Series OCD: sometimes I has it, sometimes I don’t. Despite the success of the first book, Leviathan Wakes (my review), after the disappointing Caliban’s War (my review), I was all set to walk away from Corey and The Expanse series until friends suggested the final book was a capstone worth reading. I’d agree with that assessment; after the recycled plot in Caliban’s War disappointed, Abaddon’s Gate pulls itself together with an exploration of galactic human politics after the protomolecule has built a giant mystery Ring of material outside Uranus (cue Beavis and Butthead jokes).
Abaddon’s Gate opens per the series norm, with a third person point of view that will soon be abandoned for a four-part narrative. The prologue is a daredevil teen attempting to shoot the Ring in a small spacecraft, speaking in his regional cant and musing on the Ring. Shortly after, narrative switches to Jim Holden, one of the main characters in the last two books. He’s with the crew of the Roci, enjoying a shore leave after their latest contract. When Holden takes a moment, the ghost of Miller appears, cryptically saying, “It happened.” Naomi is the only one who knows Holden is being haunted, and Holden is afraid that if people find out, he’ll be an even bigger laughingstock than he is already. Narrative switches from Holden to Bull, a new voice in the series. Bull is an officer with the OPA, the Belter government, but since he was originally of Earth, racism keeps him from playing a leading role in the military. Bull is assigned as Security Chief to a former colony vessel, commandeered by OPA for the Ring flight. Narrative changes again to Melba, formerly known as Clarissa, assuming a secret identity in her quest for revenge. Last point of view is Anna, a pastor with a wife and young child who takes a position as part of the UN Secretary-General’s advisory group flying out to the Ring. There’s an uneasy detente at the Ring, with Mars, the Belters and Earth all maintaining a military presence. When the teen shoots the Ring, the Ring reacts, and tensions ratchet up. Holden has no intention of going anywhere near Miller and the Ring, until events force him that direction.

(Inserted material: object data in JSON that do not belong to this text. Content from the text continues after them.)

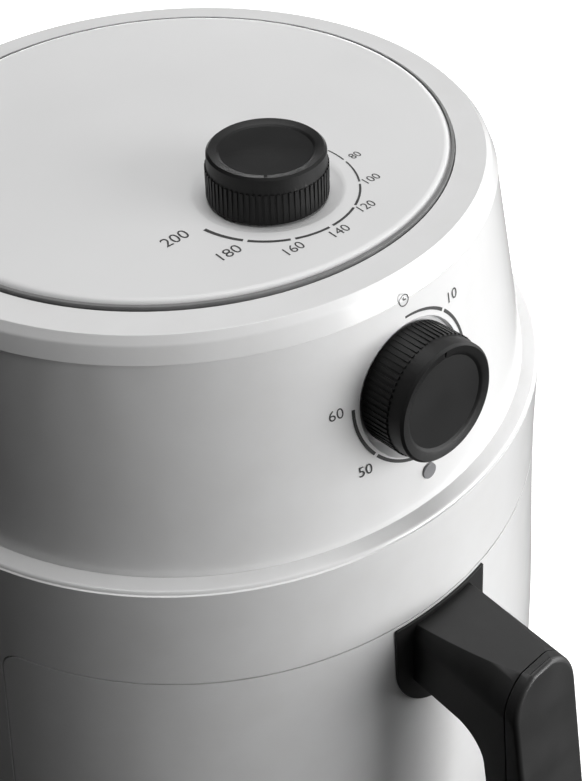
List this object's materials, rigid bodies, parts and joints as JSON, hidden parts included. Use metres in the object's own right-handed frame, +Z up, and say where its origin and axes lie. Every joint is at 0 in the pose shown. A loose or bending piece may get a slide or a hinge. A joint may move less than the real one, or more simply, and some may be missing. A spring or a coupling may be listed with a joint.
{
  "type": "air fryer",
  "caption": "Round white hot-air fryer, narrower at the top, with a pull-out pan drawer, a swept black handle, a dial on the lid and a dial on the front.",
  "frame": {"origin": "middle of the footprint's box on the surface that the feet stand on", "axes": "+Z up, the drawer opens towards -Y, +X is to the right for a user who faces the drawer"},
  "size_m": [0.275, 0.3472, 0.3217],
  "materials": {
    "white_gloss": "glossy",
    "white_satin": "satin",
    "dark_base": "matt",
    "dial_black": "matt",
    "handle_black": "satin",
    "grey_plastic": "matt",
    "rubber": "matt",
    "steel": "brushed",
    "galvanised": "satin",
    "aluminium": "satin",
    "element_steel": "oxidised",
    "nonstick": "non-stick coating",
    "brass": "polished",
    "lamination": "rough",
    "winding": "varnished",
    "lens_grey": "glossy",
    "lamp": "glossy",
    "ceramic": "matt"
  },
  "bodies": {
    "housing": {"base_plate": "dark_base", "rubber_feet": "rubber", "base_screws": "galvanised", "lower_housing": "white_gloss", "drawer_bezel": "white_satin", "chamber_liner": "steel", "pan_rails": "steel", "chamber_roof": "aluminium", "mid_plate": "galvanised", "upper_housing": "white_gloss", "top_rim": "white_gloss", "top_cover": "white_satin", "rear_vent": "white_satin", "cord_gland": "rubber", "thermostat": "ceramic", "thermostat_bulb": "steel", "timer_case": "grey_plastic", "timer_bell": "steel", "indicator_lens": "lens_grey", "indicator_lamp": "lamp", "heating_element": "element_steel", "element_brackets": "steel", "fan_guard": "steel", "motor_stator": "lamination", "motor_coil": "winding", "motor_bracket": "galvanised", "motor_top_bracket": "galvanised", "motor_bearings": "brass", "motor_screws": "galvanised", "safety_switch": "grey_plastic", "terminal_block": "ceramic", "thermal_fuse": "ceramic"},
    "temperature_dial": {"temperature_knob": "dial_black", "thermostat_shaft": "steel"},
    "timer_dial": {"timer_knob": "dial_black", "timer_shaft": "steel"},
    "fan_rotor": {"hot_air_fan": "aluminium", "fan_shaft": "steel", "cooling_fan": "grey_plastic", "motor_rotor": "lamination"},
    "drawer": {"drawer_front": "white_gloss", "pan": "nonstick", "handle": "handle_black", "grip_cover": "handle_black", "handle_screws": "galvanised"},
    "tray": {"crisper_tray": "nonstick", "tray_bumpers": "rubber"},
    "plunger": {"switch_plunger": "grey_plastic"}
  },
  "joints": [
    {"name": "temperature_turn", "type": "hinge", "parent": "housing", "child": "temperature_dial", "pos_m": [0, -0.01907, 0.32], "axis": [0, 0, 1], "range_deg": [-40, 138]},
    {"name": "timer_turn", "type": "hinge", "parent": "housing", "child": "timer_dial", "pos_m": [0, -0.08701, 0.263], "axis": [0, 0.9962, -0.0872], "range_deg": [0, 277]},
    {"name": "fan_spin", "type": "hinge", "parent": "housing", "child": "fan_rotor", "pos_m": [0, 0.02533, 0.24], "axis": [0, 0, 1], "continuous": true},
    {"name": "drawer_pull", "type": "slide", "parent": "housing", "child": "drawer", "axis": [0, -1, 0], "range_m": [0, 0.19]},
    {"name": "tray_lift", "type": "slide", "parent": "drawer", "child": "tray", "axis": [0, 0, 1], "range_m": [0, 0.1]},
    {"name": "switch_press", "type": "slide", "parent": "housing", "child": "plunger", "axis": [0, 1, 0], "range_m": [0, 0.004], "stiffness_N_per_m": 200}
  ]
}
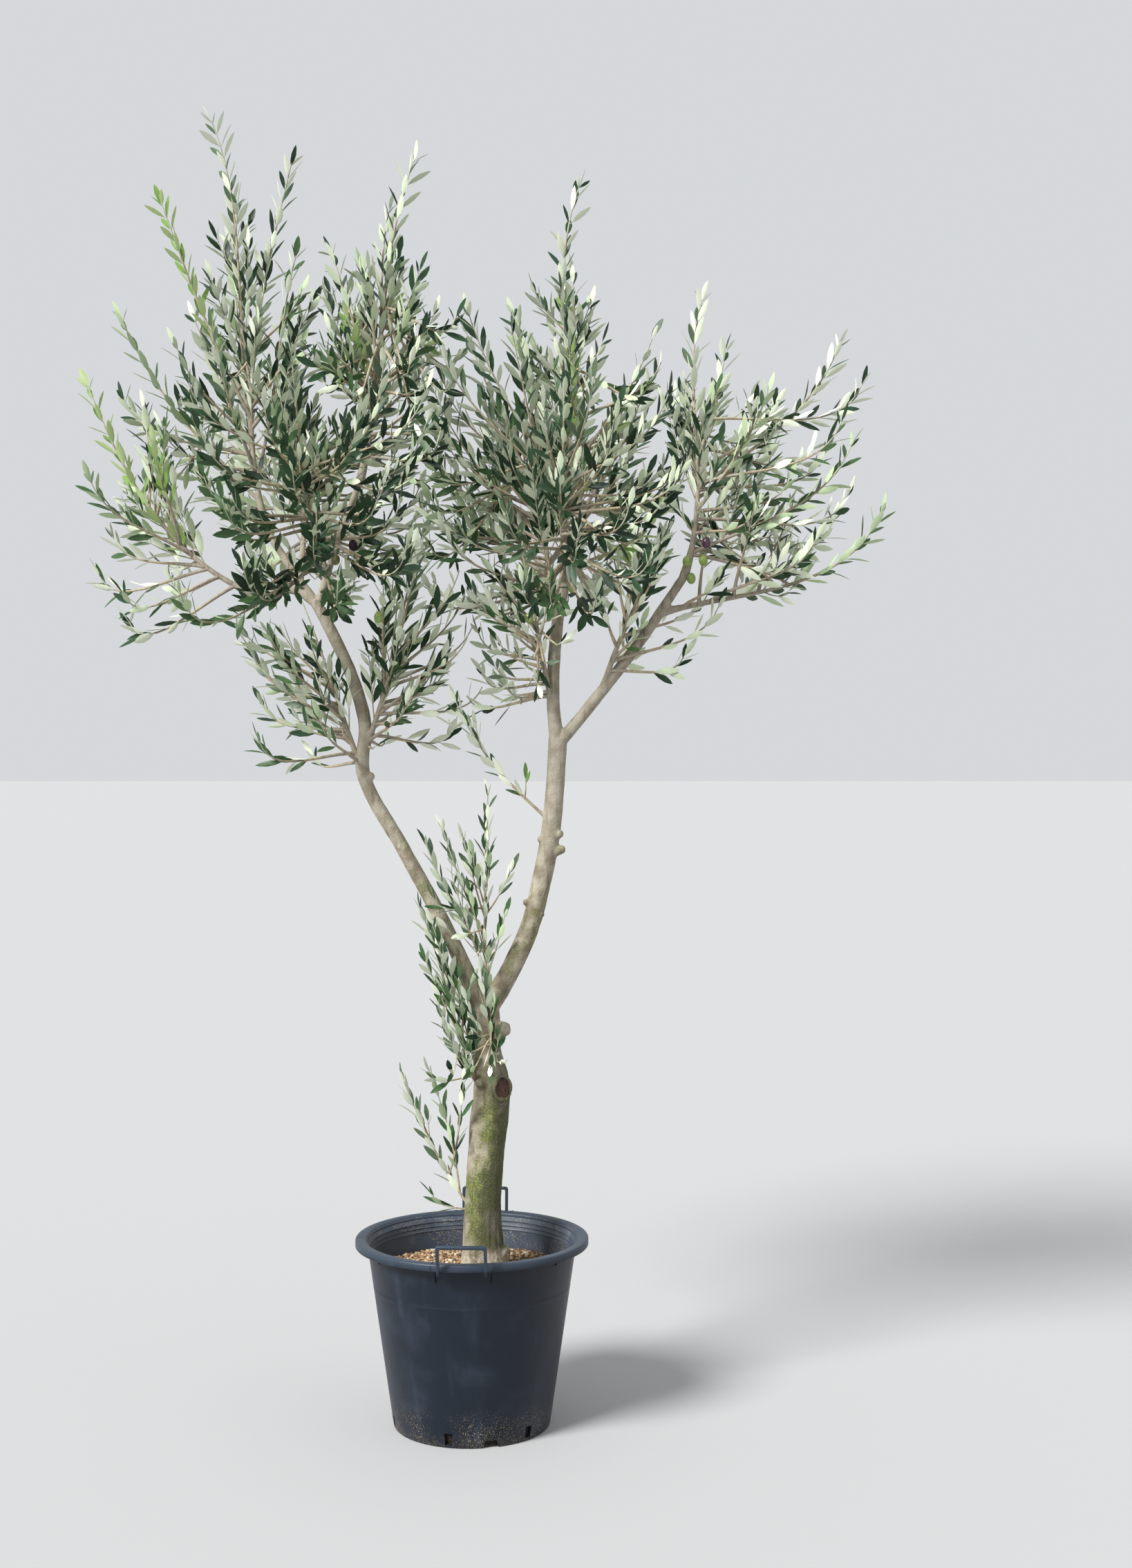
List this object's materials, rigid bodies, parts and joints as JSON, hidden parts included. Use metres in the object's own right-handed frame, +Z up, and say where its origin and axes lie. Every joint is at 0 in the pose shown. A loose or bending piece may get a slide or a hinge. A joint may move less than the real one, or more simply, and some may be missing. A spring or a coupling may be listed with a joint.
{
  "type": "potted olive tree",
  "caption": "Potted olive tree: a leaning trunk forks into long boughs with open, upright, leafy crowns, in a tapered black plastic nursery pot with carrying handles.",
  "frame": {"origin": "centre of the pot's flat underside, on the floor", "axes": "+Z up along the tree's height; +X to the right and -Y towards the viewer, so that both boughs spread along X"},
  "size_m": [1.6551, 0.7713, 2.6064],
  "materials": {
    "pot": "matte moulded plastic, scuffed, slate black",
    "handle": "matte moulded plastic, slate black",
    "soil": "loose tan and brown soil grains",
    "bark": "smooth grey-beige bark with green algae",
    "foliage": "leathery leaves, glossy dark green above and pale sage beneath"
  },
  "bodies": {
    "root": {"pot": "pot", "soil": "soil", "handle_front": "handle", "handle_rear": "handle", "trunk": "bark", "bough_left": "bark", "bough_left_outer": "bark", "bough_left_top": "bark", "bough_left_inner": "bark", "bough_right": "bark", "bough_right_top": "bark", "bough_right_outer": "bark", "leaves_left_outer": "foliage", "leaves_left_top": "foliage", "leaves_left_inner": "foliage", "leaves_left_front": "foliage", "leaves_left_back": "foliage", "leaves_left_low": "foliage", "leaves_left_low_inner": "foliage", "leaves_right_top": "foliage", "leaves_right_inner": "foliage", "leaves_right_front": "foliage", "leaves_right_back": "foliage", "leaves_right_outer": "foliage", "leaves_right_side": "foliage", "leaves_right_low": "foliage", "leaves_right_low_outer": "foliage", "shoot_middle": "foliage", "shoots_fork": "foliage", "shoots_trunk_left": "foliage", "shoots_trunk_front": "foliage", "shoot_base": "foliage"}
  },
  "joints": []
}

Plot takes some time to build, but proves worthwhile if the reader has patience the political and philosophical issues are established. Part of the background is quickly covered; the authors clearly assume the reader has read the prior books. A great deal of the interpersonal conflict is based on racism that exists between Earthers, Martians and Belters; people are easily stereotyped because of physiological changes that occur with the human form depending on the environment. Those conflicts are fanned by political maneuvering seeking to exploit the resources of the Ring, as well as the resource of OPA’s giant colony ship commandeered from the Mormons by the OPA government. Holden and his antagonist put a personal face on the conflict, and Anna puts a face on the philosophical issues. All in all, it feels exceptionally crafted in a way to appeal to a majority of readers. The revenge plot was initially intriguing, but became disappointing as the deux ex machina started to escalate. It’s also a plot that I have the most trouble believing, and this case was no different. Excessively convoluted, it lacked the flair or joie de la vie one sees in Scott Lynch’s Gentleman Bastard series or in an Oceans Eleven set-up.
Characterization was acceptable and consistent. The naif Pastor Anna was a little bit of an eye-roller with her “every one can be saved” sentiment. Bull was entertaining, not so much in character, but because his determination to follow the letter of the rules but not the spirit gave interesting insights into the military set-up. What stood out was the cohesiveness of the Roci crew. Their teamwork and acceptance was enjoyable, from joking around a bar to brainstorming solutions to their latest debacle. Holden has decided to abandon his responsibility for the world and focus only on his crew and Naomi, which results in needing to re-learn a lesson from the last book; thankfully, that sub-plot was short-lived. Melba was somewhat of a weak point; her personality felt insecure and whiney instead of truly obsessive.
Melba’s personality breakdown near the climax was unsatisfactory, partly because there was so little build-up of a rigid and obsessive personality. Then, in a high-crisis situation, her viewpoint is dropped as she becomes a pivot point for everyone else. While it seemed awkward, it was redeemed at the very end of the book. I found the end scene on the Roci particularly fascinating and provoking. Some might feel it leaves a loose end or two, but I rather like it.
[End spoiler stuff]
Strangely, for all the focus on the
McGuffin Ring, there’s very little focus on the science, mechanics and impact of the Ring. It remains a philosophical point. At the finale, I felt like the book turned into an Aesop’s fable, action scenes notwithstanding. However, Miller’s provides an excellent summation with his pronouncement, “I keep warning you. Doors and corners, kid. That’s where they get you. Humans are too fucking stupid to listen. Well, you’ll learn your lessons soon enough, and it’s not my job to nursemaid the species through the next steps.”